BRIEF DESCRIPTION OF THE DRAWINGS

[0010] FIG. 1A is a functional block diagram that illustrates certain components of one embodiment of a three-dimensional imaging apparatus;

[0011] FIG. 1B is a close-up view of one embodiment of the second imaging device shown in FIG. 1A;

[0012] FIG. 1C is a close-up view of another embodiment of the second imaging device shown in FIG. 1A;

[0013] FIG. 1D is a close-up view of another embodiment of the second imaging device shown in FIG. 1A;

[0014] FIG. 2 is a functional block diagram that illustrates certain components of another embodiment of a three-dimensional imaging apparatus;

[0015] FIG. 3 is a functional block diagram that illustrates certain components of another embodiment of a three-dimensional imaging apparatus;

[0016] FIG. 4 depicts a sample polarization filter that may be used in accordance with embodiments discussed herein, including the imaging apparatuses of FIGS. 1A-3; and

[0017] FIG. 5 depicts a second sample polarization filter that may be used in accordance with embodiments discussed herein, including the imaging apparatuses of FIGS. 1A-3.

DETAILED DESCRIPTION

[0018] One embodiment may take the form of a three-dimensional imaging apparatus, including a first and second imaging device. The first imaging device may have two unique imaging devices that may be used in concert to derive depth data for objects within the field of detection of the sensors. Alternatively, the first imaging device may have a single imaging device that provides depth data. The second imaging device may be at least partially overlaid with a polarizing filter in order to obtain polarization data of light impacting the device, and thus the surface orientation of any objects reflecting such light.

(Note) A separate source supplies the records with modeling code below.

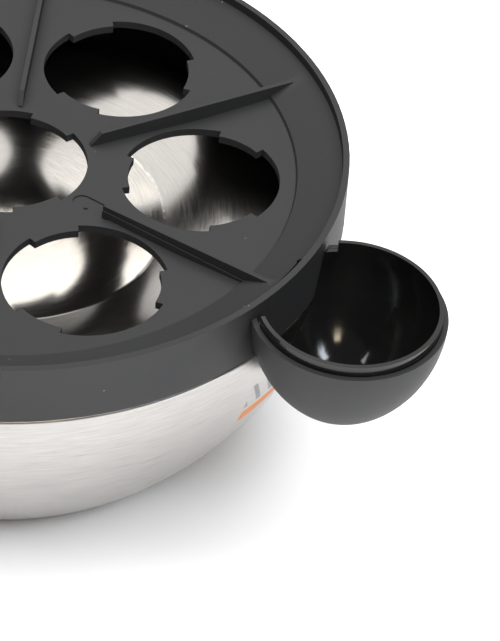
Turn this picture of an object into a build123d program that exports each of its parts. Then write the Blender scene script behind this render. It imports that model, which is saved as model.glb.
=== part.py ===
from build123d import *
from math import atan2, cos, degrees, radians, sin
import os

os.makedirs("parts", exist_ok=True)

# An electric egg cooker for seven eggs, in millimetres. +Z is up and the origin is on the table, on the
# axis of the round body. The front, with the half-egg handle, faces -Y; the mains inlet is at the back.

# ---- driving dimensions --------------------------------------------------------------------------------
TOTAL_H = 82.0            # table to the tray's lip
BODY_R = 90.4             # outside of the steel body
SHEET = 0.8               # steel sheet of body and dish
SEAM_Z = 65.4             # where the tray's skirt lands on the body's turned-in ledge
BODY_FOOT_R = 65.4        # body where it turns under, at its lower edge
BODY_FOOT_Z = 3.2
LEDGE_R = 86.4            # inner edge of the ledge and mouth of the dish

LIP_R = 90.0              # tray's outer edge at the top
SKIRT_R = 90.5            # and at the foot of its skirt, which has a little draft
LIP_W = 1.7
PLATE_T = 2.2             # moulded wall of the tray
FLOOR_Z = 72.3            # top of the tray's floor, flat out to FLOOR_FLAT_R
FLOOR_FLAT_R = 56.0
FLOOR_EDGE_Z = 73.6       # the floor rises a little to its edge
CREASE_R, CREASE_Z = 76.9, 74.5   # foot of the sloping rim band, a small step up from the floor
BAND_TOP_Z = 79.5         # where the band meets the lip's inner wall
HOLE_RING_R = 51.15       # circle of the six outer egg holes
HOLE_R = 19.1             # egg hole at its three tabs
HOLE_STEP = 2.1           # the three relieved arcs are this much larger
HOLE_RELIEF = 83.0        # angle of each relieved arc
RIB_W = 1.3
RIB_IN_R, RIB_OUT_R = 23.0, 84.0
RIB_IN_Z, RIB_OUT_Z = 75.8, 77.6  # the ribs' top edge, which dies into the band
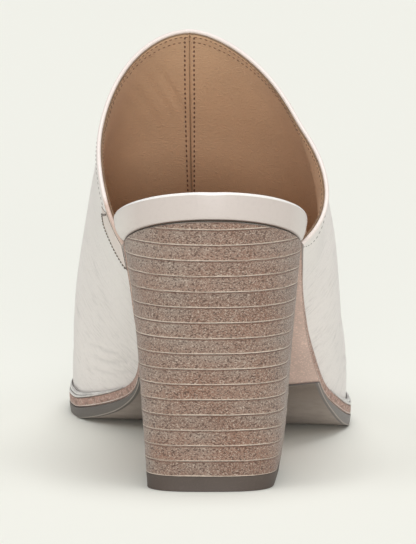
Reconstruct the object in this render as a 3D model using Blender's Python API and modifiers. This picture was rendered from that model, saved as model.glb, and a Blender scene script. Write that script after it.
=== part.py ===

[0019] The first imaging device may derive approximate depth information relating to objects within its field of detection and supply the depth information to an image processing device. The second imaging device may capture surface detail information relating to objects within its field of detection and supply the surface detail information to the image processing device. The image processing device may combine the depth information with the surface detail information in order to create a three-dimensional image that includes both surface detail and accurate depth information for objects in the image.

[0020] In the following discussion of illustrative embodiments, the term "image sensing device" includes, without limitation, any electronic device that can capture still or moving images. The image sensing device may utilize analog or digital sensors, or a combination thereof, for capturing the image. In some embodiments, the image sensing device may be configured to convert or facilitate converting the captured image into digital image data. The image sensing device may be hosted in various electronic devices including, but not limited to, digital cameras, personal computers, personal digital assistants (PDAs), mobile telephones, or any other devices that can be configured to process image data. Sample image sensing devices include charge-coupled device (CCD) sensors, complementary metal-oxide-semiconductor sensors, infrared sensors, light detection and ranging sensors, and the like. Further, the image sensing devices may be sensitive to a range of colors and/or luminances, and may employ various color separation mechanisms such as Bayer arrays, Foveon X3 configurations, multiple CCD devices, dichroic prisms and the like.

[0021] FIG. 1A is a functional block diagram of one embodiment of a three-dimensional imaging apparatus for capturing and storing image data. In one embodiment, the three-dimensional imaging apparatus may be a component within an electronic device. For example, the three-dimensional imaging apparatus may be employed in a standalone digital camera, a laptop computer, a media player, a mobile phone, and so on and so forth.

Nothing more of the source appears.